Production best practices
A working multi-app Omnitron ecosystem looks remarkably different
from a "hello-world" defineSystem. This page collects the
patterns that emerge once you run several apps together — shared
authentication, ordered startup, custom infrastructure, graceful
shutdown ordering, gateway integration, and the half-dozen
quality-of-life decisions that make the difference between "it
boots" and "it stays up".
Every example uses generic placeholder names (auth, ledger,
media, realtime, analytics).
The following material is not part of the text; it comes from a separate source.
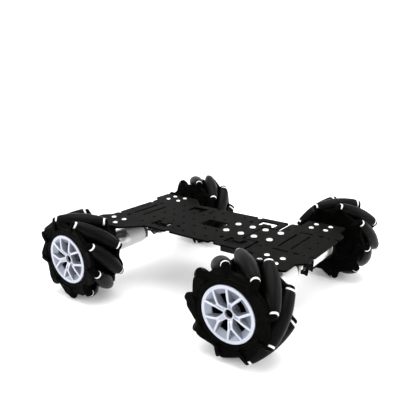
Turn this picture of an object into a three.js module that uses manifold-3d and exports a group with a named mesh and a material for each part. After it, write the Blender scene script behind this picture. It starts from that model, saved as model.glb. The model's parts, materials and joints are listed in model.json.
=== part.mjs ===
// Four-wheel mecanum robot chassis: a rear deck plate with two driven wheels, a front deck plate with two
// driven wheels, and a longitudinal swing shaft between them. Millimetres, +X to the front, +Y to the left,
// +Z up. The origin is on the ground, under the centre of the wheelbase and track.
import * as THREE from "three";
import { mergeVertices } from "three/addons/utils/BufferGeometryUtils.js";
import Module from "manifold-3d";

// ---------------------------------------------------------------- driving dimensions (mm, degrees)
const WHEEL_R = 48.5; // envelope radius of a 97 mm mecanum wheel
const AXLE_Z = 48.5; // axle height above the ground
const AXLE_X = 105.9; // half the wheelbase
const MID_Y = 109.9; // half the track, to the wheels' middle planes
const ROLLERS = 9;
const TILT = 48; // roller axis against the wheel axis
const ROLLER_D = 39.7; // wheel axis to the middle of a roller axis
const RUBBER_HALF = 24; // half the length of a roller's rubber
const ROLLER_HALF = 26.2; // half a roller's length, over its end discs
const DISC_R = 4.5;
const ROLLER_BORE_R = 2.2;
const PIN_R = 1.3;
const LUG_T = 26.35; // inner face of a lug, along the roller's axis from its middle
const PLATE_T = 2;
const DECK_Z = 74.7; // top of both deck plates
const SWING_Z = 61.4; // height of the swing shaft's axis
const SHAFT_R = 4;
const FACE_W = 22.4; // the flanges' lugs end here, from the wheel's middle plane
const GROUND_TRIM = -0.055; // the rollers are faceted, so the whole model sits down by this much to touch the ground
const BRACKET_HALF = 14;
const FACE_Y = 69.2; // gearbox front face, from the centre plane
const MOTOR_X = AXLE_X;
const GEARBOX_R = 12.5;
const CAN_R = 12.1;

// Wheels: outboard side, hand of the rollers, angle of the first roller and of the first spoke, as seen from outboard.
const WHEELS = [
  { name: "rear_right", x: -AXLE_X, side: -1, hand: -1, phase: 5.6, spoke: 38 },
  { name: "front_right", x: AXLE_X, side: -1, hand: 1, phase: 8.5, spoke: 16 },
  { name: "rear_left", x: -AXLE_X, side: 1, hand: 1, phase: 10.3, spoke: 30 },
  { name: "front_left", x: AXLE_X, side: 1, hand: -1, phase: 5, spoke: 52 },
];

const wasm = await Module();
wasm.setup();
const rad = THREE.MathUtils.degToRad;
const V = (x, y, z) => new THREE.Vector3(x, y, z);

// ---------------------------------------------------------------- materials
const mat = (color, roughness, metalness) => new THREE.MeshStandardMaterial({ color, roughness, metalness });
const M = {
  rubber: mat(0x2a2b2b, 0.62, 0),
  black: mat(0x161717, 0.5, 0),
  white: mat(0xdfe3ee, 0.3, 0),
  deck: mat(0x2f312f, 0.55, 0.6),
  bracket: mat(0x1d1e1e, 0.5, 0.6),
  silver: mat(0xc4c6c8, 0.3, 0.9),
  block: mat(0x343634, 0.42, 0.4),
};

// ---------------------------------------------------------------- solids
function solid(geometry) {
  const g = (geometry.index ? geometry.toNonIndexed() : geometry.clone());
  const p = new THREE.BufferGeometry().setAttribute("position", g.getAttribute("position"));
  const m = mergeVertices(p, 1e-4);
  const tri = [];
  const ix = m.index.array;
  for (let i = 0; i < ix.length; i += 3)
    if (ix[i] !== ix[i + 1] && ix[i + 1] !== ix[i + 2] && ix[i] !== ix[i + 2]) tri.push(ix[i], ix[i + 1], ix[i + 2]);
  const make = (t) => new wasm.Manifold(new wasm.Mesh({ numProp: 3, vertProperties: m.attributes.position.array, triVerts: new Uint32Array(t) }));
  const s = make(tri);
  if (s.volume() > 0) return s;
  for (let i = 0; i < tri.length; i += 3) [tri[i + 1], tri[i + 2]] = [tri[i + 2], tri[i + 1]];
  return make(tri);
}
function geometryOf(s) {
  const m = s.getMesh(), n = m.numProp, pos = new Float32Array(m.numVert * 3);
  for (let i = 0; i < m.numVert; i++) for (let k = 0; k < 3; k++) pos[3 * i + k] = m.vertProperties[n * i + k];
  const g = new THREE.BufferGeometry().setAttribute("position", new THREE.BufferAttribute(pos, 3)).setIndex(new THREE.BufferAttribute(new Uint32Array(m.triVerts), 1));
  return g;
}
const join = (list) => list.reduce((a, b) => a.add(b));
// A profile of [radius, height] turned about +Z. A profile that doesn't touch the axis closes on itself.
function turned(profile, segments, turn = 0) {
  const pts = profile.map(([r, z]) => new THREE.Vector2(r, z));
  if (profile[0][0] > 1e-6 || profile[profile.length - 1][0] > 1e-6) pts.push(pts[0].clone());
  const g = new THREE.LatheGeometry(pts, segments, turn);
  g.rotateX(Math.PI / 2);
  return solid(g);
}
// A polygon extruded from z0 to z1, with holes cut through it.
function prism(outline, z0, z1) {
  const g = new THREE.ExtrudeGeometry(new THREE.Shape(outline.map(([x, y]) => new THREE.Vector2(x, y))), { depth: z1 - z0, bevelEnabled: false, steps: 1 });
  g.translate(0, 0, z0);
  return solid(g);
}
function slab(outline, holes, z0, z1, matrix) {
  let s = prism(outline, z0, z1);
  if (holes.length) s = s.subtract(join(holes.map((h) => prism(h, z0 - 1, z1 + 1))));
  return matrix ? s.transform(matrix.elements.slice()) : s;
}
const ring = (x, y, r, n = 8) => Array.from({ length: n }, (_, i) => [x + r * Math.cos((2 * Math.PI * (i + 0.5)) / n), y + r * Math.sin((2 * Math.PI * (i + 0.5)) / n)]);
const rect = (x0, y0, x1, y1) => [[x0, y0], [x1, y0], [x1, y1], [x0, y1]];
// A slot with round ends, of full width w, from a to b along X or Y.
function slot(ax, ay, bx, by, w) {
  const r = w / 2, t = Math.atan2(by - ay, bx - ax), L = Math.hypot(bx - ax, by - ay), out = [];
  const c0 = [ax + r * Math.cos(t), ay + r * Math.sin(t)], c1 = [ax + (L - r) * Math.cos(t), ay + (L - r) * Math.sin(t)];
  for (const [c, s] of [[c1, -90], [c0, 90]]) for (const d of [0, 60, 120, 180]) { const q = t + rad(s + d); out.push([c[0] + r * Math.cos(q), c[1] + r * Math.sin(q)]); }
  return out;
}
const mirrored = (half) => half.concat(half.slice().reverse().map(([x, y]) => [x, -y]));
const both = (f) => [f(1), f(-1)];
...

Substitute the names that fit
your domain.
The five-app fan-out
A common production shape: one app owns identity; N specialist apps delegate authentication back to it via a shared JWT. Each specialist owns its own data plane (database, queue, blockchain daemon, object store, websockets) but trusts the central auth.
Properties of this shape:
- One signing key, one JWT format — auth issues; everyone else verifies.
- Session revocation is instant because every backend checks the Redis session registry on each call.
- Each specialist scales independently — only
medianeeds more CPU when traffic spikes uploads. - The auth app is
critical: true; the others are usually not.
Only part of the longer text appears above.